Step 4: Get Your On-Page and Metadata Act in Order

Discrete content elements – web pages, images, PDFs, videos, social profiles and brand pages, local listings, and off-site (reviews) pages all require on-page optimization. This means knowing the target keyphrase for the content and getting it into the right places – the title, description, copy, etc.
This is too much ground to cover in detail in this one guide, but here are a few helpful optimization resources:
You need to make sure every piece of content is optimized before it goes out the door and is published, and that it has both social signal (tweets, Google +1's,) and inbound link support.
There are also a ton of emerging metadata schemas out there – Open Graph, Twitter Card, Google-specific (Authorship, etc.), Schema.org, and others. Best practice is to build this front-end metadata into your templates where appropriate and have them pull the right attributes from the database or have your writers enter the values into the CMS at the point of content creation.

Step 5: Develop Your Social Authority Plan

Social authority, in most cases measured by a given persons G+ profile, has the potential to become a major ranking factor in the emerging world of app-based or semantic knowledge engines.
This means you need to determine who in your company (maybe everybody?) will become active on Google+ and other key social graph and authority platforms like LinkedIn to champion your brand, create content, and get connected to other authoritative people. Google+ posts pass Page Rank, and Google+ profiles may show author attribution on results pages, so it's an especially important platform for SEO.
Some brands don't want every employee to represent their brand in social contexts, some are OK with that. For example, if you work for The Economist, don't expect to see you name appear on any of your articles. If you work at The New York Times, you may even get your Twitter handle in your byline.
Many companies net out in the middle – high profile executives and writers or product people are authorized, encourages, and reviewed and compensated based on their social authority and the metrics of the content they create and promote on 'earned' platforms.

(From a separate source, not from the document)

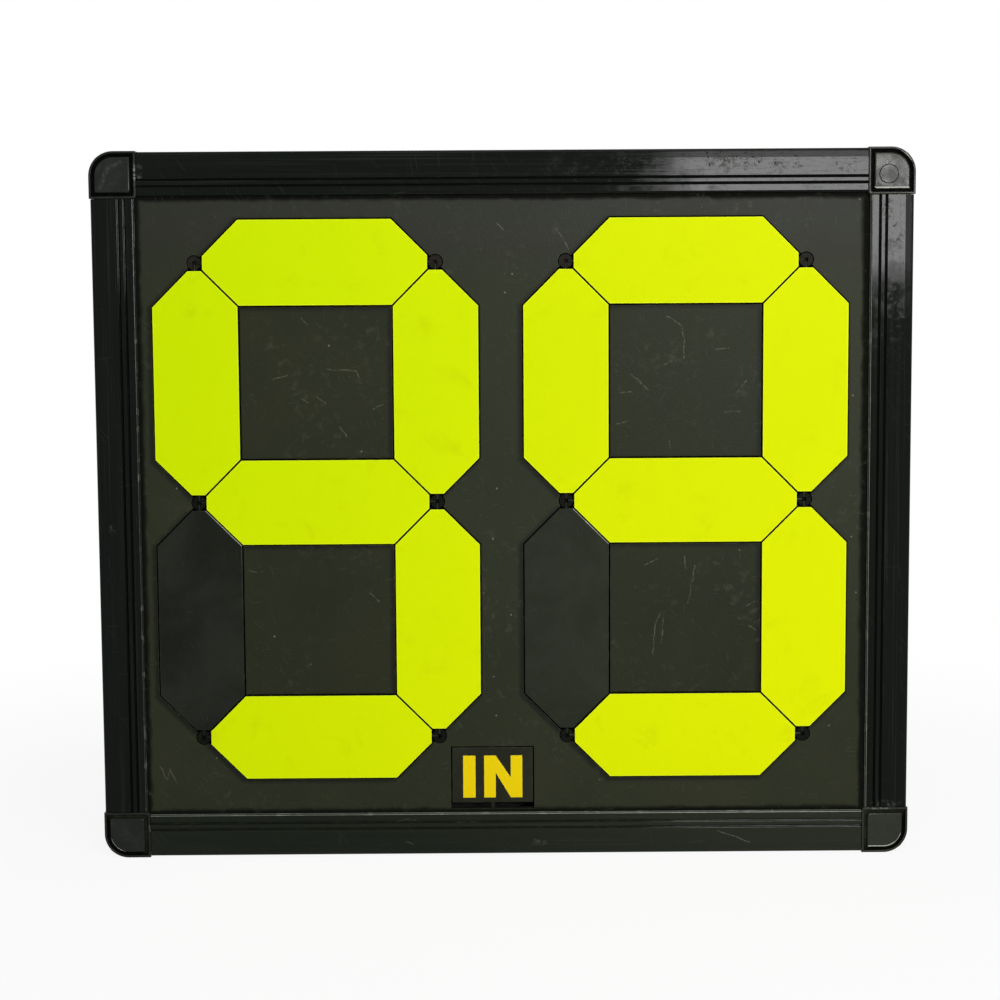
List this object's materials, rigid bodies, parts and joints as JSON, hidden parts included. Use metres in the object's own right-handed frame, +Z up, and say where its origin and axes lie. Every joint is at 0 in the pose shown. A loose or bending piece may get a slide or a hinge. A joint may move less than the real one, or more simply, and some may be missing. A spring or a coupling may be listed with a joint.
{
  "type": "substitution board",
  "caption": "Hand-held board that shows a player's number: two seven-segment digits made of turning flaps, and a small turning badge, in a framed shallow case.",
  "frame": {"origin": "on the floor under the middle of the board, half way through its depth", "axes": "+X to the right of someone who reads the front, +Y from the front to the back, +Z up"},
  "size_m": [0.501, 0.0384, 0.436],
  "materials": {
    "coated_rail": "gloss black coating",
    "cap_plastic": "gloss black",
    "panel_plastic": "satin olive black",
    "case_plastic": "matt black",
    "flap_plastic": "satin black",
    "bright_film": "fluorescent yellow-green"
  },
  "bodies": {
    "board": {"rail_left": "coated_rail", "rail_top": "coated_rail", "rail_right": "coated_rail", "rail_bottom": "coated_rail", "cap_bottom_left": "cap_plastic", "cap_top_left": "cap_plastic", "cap_top_right": "cap_plastic", "cap_bottom_right": "cap_plastic", "front_panel": "panel_plastic", "tens_upper_tile": "panel_plastic", "tens_lower_tile": "panel_plastic", "units_upper_tile": "panel_plastic", "units_lower_tile": "panel_plastic", "tens_upper_pedestal": "case_plastic", "tens_lower_pedestal": "case_plastic", "units_upper_pedestal": "case_plastic", "units_lower_pedestal": "case_plastic", "strip_spacer": "case_plastic", "tens_left_bottom_post": "case_plastic", "tens_left_middle_post": "case_plastic", "tens_left_top_post": "case_plastic", "tens_right_bottom_post": "case_plastic", "tens_right_middle_post": "case_plastic", "tens_right_top_post": "case_plastic", "units_left_bottom_post": "case_plastic", "units_left_middle_post": "case_plastic", "units_left_top_post": "case_plastic", "units_right_bottom_post": "case_plastic", "units_right_middle_post": "case_plastic", "units_right_top_post": "case_plastic", "rear_cover": "case_plastic"},
    "tens_top_flap": {"tens_top_plate": "flap_plastic", "tens_top_film": "bright_film"},
    "tens_upper_left_flap": {"tens_upper_left_plate": "flap_plastic", "tens_upper_left_film": "bright_film"},
    "tens_upper_right_flap": {"tens_upper_right_plate": "flap_plastic", "tens_upper_right_film": "bright_film"},
    "tens_middle_flap": {"tens_middle_plate": "flap_plastic", "tens_middle_film": "bright_film"},
    "tens_lower_left_flap": {"tens_lower_left_plate": "flap_plastic", "tens_lower_left_film": "bright_film"},
    "tens_lower_right_flap": {"tens_lower_right_plate": "flap_plastic", "tens_lower_right_film": "bright_film"},
    "tens_bottom_flap": {"tens_bottom_plate": "flap_plastic", "tens_bottom_film": "bright_film"},
    "units_top_flap": {"units_top_plate": "flap_plastic", "units_top_film": "bright_film"},
    "units_upper_left_flap": {"units_upper_left_plate": "flap_plastic", "units_upper_left_film": "bright_film"},
    "units_upper_right_flap": {"units_upper_right_plate": "flap_plastic", "units_upper_right_film": "bright_film"},
    "units_middle_flap": {"units_middle_plate": "flap_plastic", "units_middle_film": "bright_film"},
    "units_lower_left_flap": {"units_lower_left_plate": "flap_plastic", "units_lower_left_film": "bright_film"},
    "units_lower_right_flap": {"units_lower_right_plate": "flap_plastic", "units_lower_right_film": "bright_film"},
    "units_bottom_flap": {"units_bottom_plate": "flap_plastic", "units_bottom_film": "bright_film"},
    "badge": {"badge_plate": "flap_plastic"}
  },
  "joints": [
    {"name": "tens_top_turn", "type": "hinge", "parent": "board", "child": "tens_top_flap", "pos_m": [-0.1146, -0.01445, 0.3685], "axis": [1, 0, 0], "range_deg": [0, 180]},
    {"name": "tens_upper_left_turn", "type": "hinge", "parent": "board", "child": "tens_upper_left_flap", "pos_m": [-0.18795, -0.01445, 0.29515], "axis": [0, 0, 1], "range_deg": [0, 180]},
    {"name": "tens_upper_right_turn", "type": "hinge", "parent": "board", "child": "tens_upper_right_flap", "pos_m": [-0.04125, -0.01445, 0.29515], "axis": [0, 0, 1], "range_deg": [0, 180]},
    {"name": "tens_middle_turn", "type": "hinge", "parent": "board", "child": "tens_middle_flap", "pos_m": [-0.1146, -0.01445, 0.2218], "axis": [1, 0, 0], "range_deg": [0, 180]},
    {"name": "tens_lower_left_turn", "type": "hinge", "parent": "board", "child": "tens_lower_left_flap", "pos_m": [-0.18795, -0.01445, 0.14845], "axis": [0, 0, 1], "range_deg": [0, 180]},
    {"name": "tens_lower_right_turn", "type": "hinge", "parent": "board", "child": "tens_lower_right_flap", "pos_m": [-0.04125, -0.01445, 0.14845], "axis": [0, 0, 1], "range_deg": [0, 180]},
    {"name": "tens_bottom_turn", "type": "hinge", "parent": "board", "child": "tens_bottom_flap", "pos_m": [-0.1146, -0.01445, 0.0751], "axis": [1, 0, 0], "range_deg": [0, 180]},
    {"name": "units_top_turn", "type": "hinge", "parent": "board", "child": "units_top_flap", "pos_m": [0.1116, -0.01445, 0.3685], "axis": [1, 0, 0], "range_deg": [0, 180]},
    {"name": "units_upper_left_turn", "type": "hinge", "parent": "board", "child": "units_upper_left_flap", "pos_m": [0.03825, -0.01445, 0.29515], "axis": [0, 0, 1], "range_deg": [0, 180]},
    {"name": "units_upper_right_turn", "type": "hinge", "parent": "board", "child": "units_upper_right_flap", "pos_m": [0.18495, -0.01445, 0.29515], "axis": [0, 0, 1], "range_deg": [0, 180]},
    {"name": "units_middle_turn", "type": "hinge", "parent": "board", "child": "units_middle_flap", "pos_m": [0.1116, -0.01445, 0.2218], "axis": [1, 0, 0], "range_deg": [0, 180]},
    {"name": "units_lower_left_turn", "type": "hinge", "parent": "board", "child": "units_lower_left_flap", "pos_m": [0.03825, -0.01445, 0.14845], "axis": [0, 0, 1], "range_deg": [0, 180]},
    {"name": "units_lower_right_turn", "type": "hinge", "parent": "board", "child": "units_lower_right_flap", "pos_m": [0.18495, -0.01445, 0.14845], "axis": [0, 0, 1], "range_deg": [0, 180]},
    {"name": "units_bottom_turn", "type": "hinge", "parent": "board", "child": "units_bottom_flap", "pos_m": [0.1116, -0.01445, 0.0751], "axis": [1, 0, 0], "range_deg": [0, 180]},
    {"name": "badge_turn", "type": "hinge", "parent": "board", "child": "badge", "pos_m": [-0.0083, -0.01345, 0.0501], "axis": [0, 0, 1], "range_deg": [0, 180]}
  ]
}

Step 6: Mobilize, Localize, and Socialize Your Content and People

Search engines are geo-locating results more and more – not just the local results block but the core web results as well. This means you need to make your content as locally relevant as possible and to make it work great on mobile devices (where a ton of local searching is done).
Create geo-targeted evergreen pages, create geo-optimized profiles, location pages, support or reseller pages, whatever. No matter how abstract your business is you can find some way to make it locally relevant.
Here's an example of geo-located core web results:
I often tell clients that local is the "back door" into competitive search results pages. Making your site responsive or at least mobile-friendly for the major screen sizes will often help here.
If you have location or sell through the channel, get your locations or agents up on mobile geo-optimized landing pages and put inbound links from all the major social profile pages pointing to their profile page.

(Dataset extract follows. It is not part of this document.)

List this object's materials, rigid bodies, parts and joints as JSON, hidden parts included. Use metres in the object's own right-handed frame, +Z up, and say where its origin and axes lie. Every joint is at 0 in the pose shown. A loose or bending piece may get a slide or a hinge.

Step 7: Practice Distributed, Search-Informed Communications, and PR

Launching a new business is news-worthy, so make the most of the bursty nature of the event to get inbound links to deep pages using good anchor text.
It's not just press releases. It's interviews, it's getting your employees to link to deep pages from their Google+ profiles, and it's drawing attention to the deep functionality of the site so that bloggers and other folks will link to them and discuss them.
As noted above, empower some or all of your employees and make them a PR/social media army to drive social signals and inbound links around you launch.

Step 8: Train Editors, Publishers, and Writers on SEO and Linking

Be sure to put your writers and editors through SEO and social media bootcamp before you go live. Get them to understand content metrics and target keywords.
Make sure they push their content on Google+, LinkedIn, wherever it's relevant. The idea is to do content marketing, not content creation. If a particular writer gets a lot of inbound links or tweets, let them know rewards will follow.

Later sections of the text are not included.